7. Today, a supplementary counter affidavit has been filed by the State wherein proceedings of the Board dated 19.12.2016 has been appended as Annexure A. Learned counsel for the State now fairly concedes that indeed Union of India returned the case for consideration of the State and the Board has realized the correct position. It has also taken note of Section 435 of Cr.P.C. and they re-decided the cases of the petitioners except for three petitioners in so far as the second writ petition is concerned, the rest have already been now recommended for release. The stand of the State now is that in so far as matters that are prosecuted by the State, the State would exclusively consider the matter but where the prosecution is either at the instance of the Central Government or by the Central Government, the Union of India would consider exercising powers under Section 432 of Cr. P.C. In our view, that is the correct procedure in view of the provisions of Section 432 (7) of Cr.P.C. In view of the aforesaid, no further controversy remains except in regard to the three petitioners in the second writ petition being petitioner nos. 10, 11 and 20. 8. While ordering release of the rest of the petitioners, the Board has called for fresh report from the trial Court in view of these three petitioners. So far as petitioner No. 20 is concerned, they have rejected his claim on the ground that he was convicted in a case of multiple murders. 9. We would first take up the case of petitioner No. 20. As apparent from the proceedings of the Board, the only factum which has disqualified petitioner No. 20 from release is that he was found guilty in a case of multiple murders. Reference to the amendment in the Jail Manual, as made on 26th of May, 2016, such a disability was not there earlier much less on the day when conviction was recorded. As we have indicated earlier in this judgment itself, this position has been settled by several judgments, as mentioned above. Subsequent amendment to the Jail Manual to the detriment of the convict will not affect his right. His case had to be considered on basis of the law or the guidelines as prevailing at the time when he was convicted. It is not disputed that such a disability did not figure earlier.
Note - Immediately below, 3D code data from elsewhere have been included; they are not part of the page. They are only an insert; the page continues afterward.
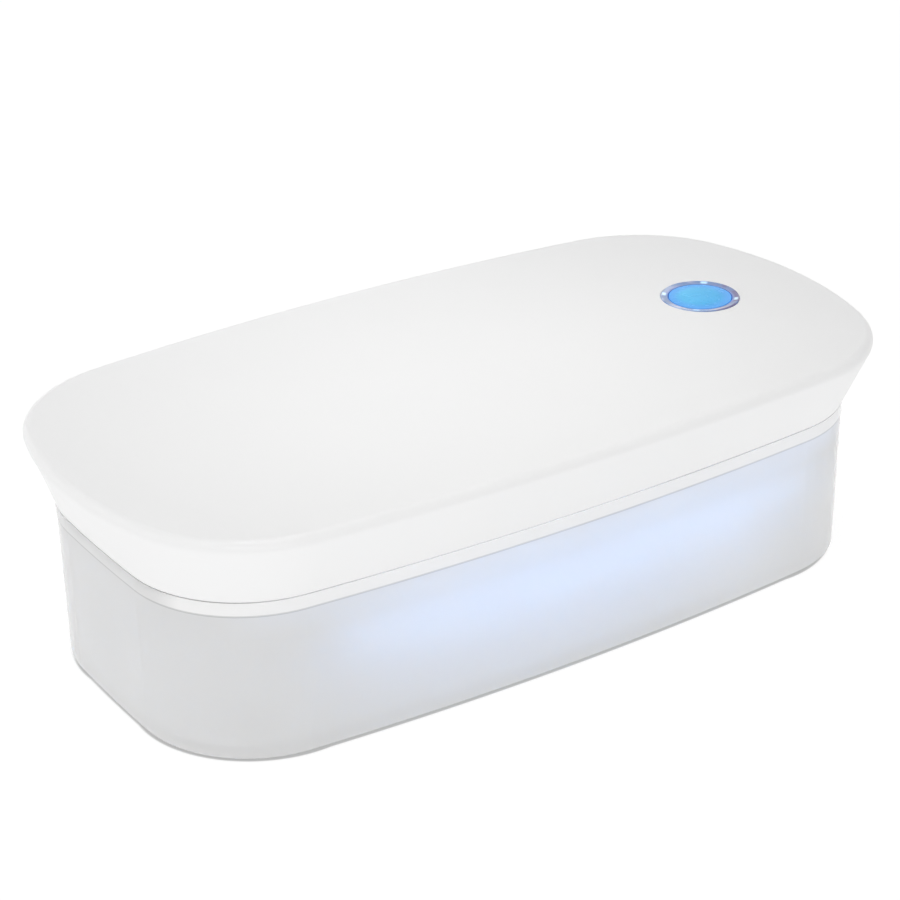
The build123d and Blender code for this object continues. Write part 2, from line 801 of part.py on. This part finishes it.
# Board screws: head outside the board, shank through it into the post.
with BuildPart() as board_screws:
    shank = board_screw_length
    for spots, z in ((uv_post_spots, uv_board_top), (charging_post_spots, charging_board_top)):
        for x, y in spots:
            with Locations((x, y, z)):
                Cylinder(board_screw_head_radius, board_screw_head_height, align=upright)
                Cylinder(board_screw_radius, shank, align=hanging)
    for x, y in control_post_spots:
        with Locations((x, y, control_board_bottom)):
            Cylinder(board_screw_head_radius, board_screw_head_height, align=hanging)
            Cylinder(board_screw_radius, shank, align=upright)
keep(board_screws, "board_screws")

with BuildPart() as lid_screws:
    with BuildSketch(Plane.XY.offset(well_ceiling)):
        with Locations(*lid_post_spots):
            Circle(lid_screw_head_radius)
    extrude(amount=-lid_screw_head_height)
    with BuildSketch(Plane.XY.offset(well_ceiling)):
        with Locations(*lid_post_spots):
            Circle(lid_screw_radius)
    extrude(amount=lid_screw_length)
keep(lid_screws, "lid_screws")
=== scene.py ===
from math import cos, radians, sin, tan

import bpy
from mathutils import Matrix, Vector


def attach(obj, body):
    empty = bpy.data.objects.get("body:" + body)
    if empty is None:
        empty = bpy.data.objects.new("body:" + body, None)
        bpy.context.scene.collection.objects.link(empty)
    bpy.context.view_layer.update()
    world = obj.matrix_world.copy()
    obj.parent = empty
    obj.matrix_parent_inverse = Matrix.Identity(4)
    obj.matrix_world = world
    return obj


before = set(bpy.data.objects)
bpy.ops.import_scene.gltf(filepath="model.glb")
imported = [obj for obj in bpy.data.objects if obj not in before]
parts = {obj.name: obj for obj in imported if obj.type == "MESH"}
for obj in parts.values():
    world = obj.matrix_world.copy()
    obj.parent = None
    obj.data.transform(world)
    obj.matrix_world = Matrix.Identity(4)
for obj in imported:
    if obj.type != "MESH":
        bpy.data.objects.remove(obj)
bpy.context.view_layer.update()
scene = bpy.context.scene

# Camera: angles in degrees, focal length in pixels of the photograph, the rest in metres.
AZIMUTH = -33.433
ELEVATION = 26.18
ROLL = -0.843
DISTANCE = 0.632891
SHIFT_RIGHT = -0.003732
SHIFT_UP = 0.032993
FOOT_LIFT = 0.0008
FOCAL_PIXELS = 2495.327
PHOTO_PIXELS = 900

# Places on the object: the button, the lamps' light, the tub's floor, collar and rim, and the feet.
BUTTON_X = 0.074
LAMP_X = 0.004
LAMP_Y = -0.0292
LAMP_Z = 0.0325
TUB_FLOOR_Z = 0.0024
COLLAR_Z = 0.0379
RIM_Z = 0.0413
FOOT_X = 0.08
FOOT_Y = 0.028
FOOT_RADIUS = 0.0074

# Distances from the button's axis: the cap's middle and edge, the ring's face and its painted glints.
CAP_MIDDLE = 0.0045
CAP_EDGE = 0.0077
RING_INSIDE = 0.0082
RING_OUTSIDE = 0.0092
GLINT_RADIUS = 0.0093

# The box's outline on the floor.
HALF_LENGTH = 0.0996
HALF_WIDTH = 0.0486
SIDE_RADIUS = 0.821
END_RADIUS = 0.495
CORNER_RADIUS = 0.0300
CORNER_ANGLE = radians(82.8)


def place_camera():
    """The camera at the photograph's viewpoint."""
    a, e, r = radians(AZIMUTH), radians(ELEVATION), radians(ROLL)
    back = Vector((sin(a) * cos(e), -cos(a) * cos(e), sin(e)))
    level = Vector((cos(a), sin(a), 0))
    rise = back.cross(level)
    right = cos(r) * level + sin(r) * rise
    up = cos(r) * rise - sin(r) * level
    data = bpy.data.cameras.new("camera")
    data.sensor_width = 36
    data.lens = 36 * FOCAL_PIXELS / PHOTO_PIXELS
    data.clip_start = 0.01
    data.clip_end = 20
    camera = bpy.data.objects.new("camera", data)
    scene.collection.objects.link(camera)
    place = back * DISTANCE + right * SHIFT_RIGHT + up * SHIFT_UP + Vector((0, 0, FOOT_LIFT))
    turn = Matrix((right, up, back)).transposed().to_4x4()
    camera.matrix_world = Matrix.Translation(place) @ turn
    scene.camera = camera


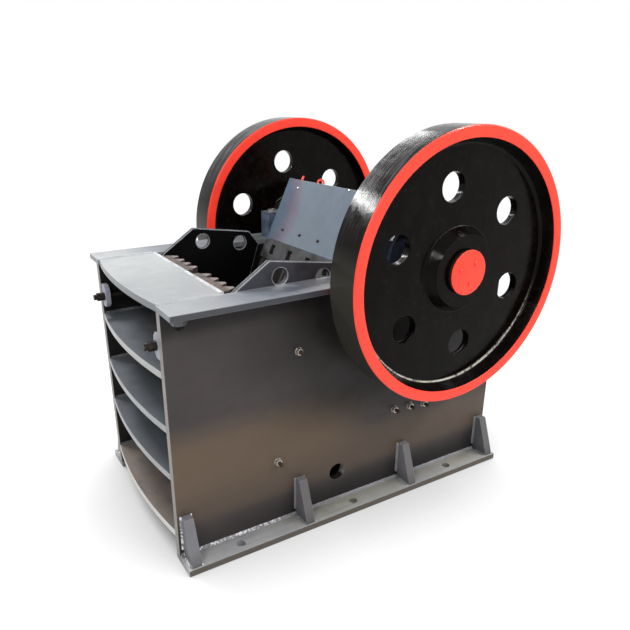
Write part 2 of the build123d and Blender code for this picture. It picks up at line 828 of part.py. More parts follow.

Subsequent amendment to the Jail Manual to the detriment of the convict will not affect his right. His case had to be considered on basis of the law or the guidelines as prevailing at the time when he was convicted. It is not disputed that such a disability did not figure earlier. It was introduced for the first time in the year, 2016. This petitioner was convicted more than a decade and a half back when such a disability was not there. Thus, following the earlier judgments, mentioned above, we have no option but to direct the Board to reconsider the matter in the light of what we have observed and pass orders again in accordance with law in respect of petitioner No. 20 Nand Kishore Yadav @ Nand Kishore Rai. Needless to say that the Board would consider the matter expeditiously. 10. So far as petitioner nos. 10 and 11 are concerned, we find the position curious. On the earlier occasion when their cases were considered, they were allowed remission. The opinion of the trial Court was there and has been found satisfactory. The only difficulty was that the State, shirking its responsibility, had decided to refer all those matters for concurrence and/or approval of the Central Government. Now that the State realized its mistake, instead of passing orders for release, as in other cases, the earlier report of the trial Court with which they never found fault earlier, suddenly they find it deficient. The result is they have remitted the matter back to the trial Court for a proper report or a proper report in this matter. We are unable to understand this conduct. It is the same report which they considered on the earlier occasion and found no fault with it. Now, upon reconsideration of the same report, they consider it inadequate for passing orders. In the counter affidavit, apart from saying that the Board did not find the report to be adequate enough, nothing more is said. In absence of any concrete fact being mentioned, we can only call it a whimsical stand of the State which is not expected from such a senior and responsible body. However, as the Statutory Body, the Board has taken a decision to call for a fresh report, we would not direct the release of these two petitioners that is petitioner nos.
However, as the Statutory Body, the Board has taken a decision to call for a fresh report, we would not direct the release of these two petitioners that is petitioner nos. 10 and 11, namely, Krishna Mohan Mishra and Ramesh Mishra forthwith but hope that the compliance of sending the report would be without any undue delay and so also its consideration by the Board which consideration has to be objective. 11. With the aforesaid observations and directions, both these writ petitions stand disposed of.